Si le ministère de la Justice assure ne pas relever de difficulté particulière selon le handicap et que tous sont pris en charge à la même enseigne, l’avis du terrain est quelque peu différent : « En réalité, la majeure partie des situations de handicap sont invisibles, et personne ne s’y adapte, poursuit Anne-Sarah Kertudo. Il existe des troubles d’élocution, des paralysies… et les principaux concernés déplorent qu’on les prenne pour des personnes ayant d’importantes difficultés intellectuelles. » Pour aider les professionnels de la justice à faire la distinction, l’association Droit pluriel a d’ailleurs publié une mallette pédagogique, en lien avec le Défenseur des droits et la chancellerie(1). Des indications que tout citoyen devrait lire : le manque de culture et de connaissances sur le handicap concerne bien la société moderne tout entière.

Légifrance « partiellement conforme » au référentiel d’accessibilité

« Le service public de la diffusion du droit. » Le slogan du site Légifrance est une promesse qui n’est pas respectée pour tout le monde, même si les services de la direction de l’information légale et administrative (Dila) fournissent clairement des efforts.

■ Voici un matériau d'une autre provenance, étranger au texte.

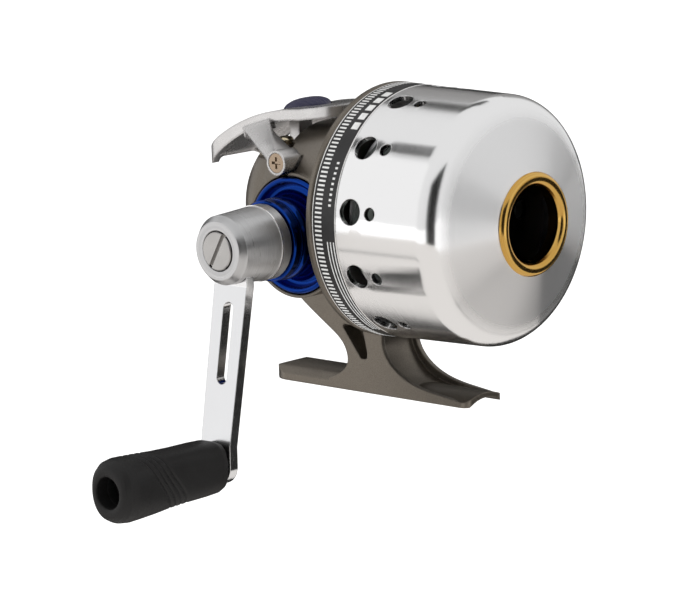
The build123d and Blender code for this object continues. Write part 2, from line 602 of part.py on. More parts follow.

En date du 4 mars 2020, l’avant-dernier audit avait conclu à une conformité du site de 56,9 % au regard du référentiel. En novembre 2020, la Dila a publié une version Légifrance complètement nouvelle. Cette mise à jour obtient dorénavant un taux de conformité de 77,6 %. Certains scripts ne sont pas accessibles au lecteur d’écran et à la navigation au clavier : fonctionnalité d’aide ou affichage de certains contenus. Légifrance comprend également son lot de PDF, en particulier pour les circulaires et les instructions, qui ne brillent pas par leur accessibilité. Enfin, le code HTML de certains contenus de textes de lois est obsolète, rendant la consultation difficile pour les personnes déficientes visuelles.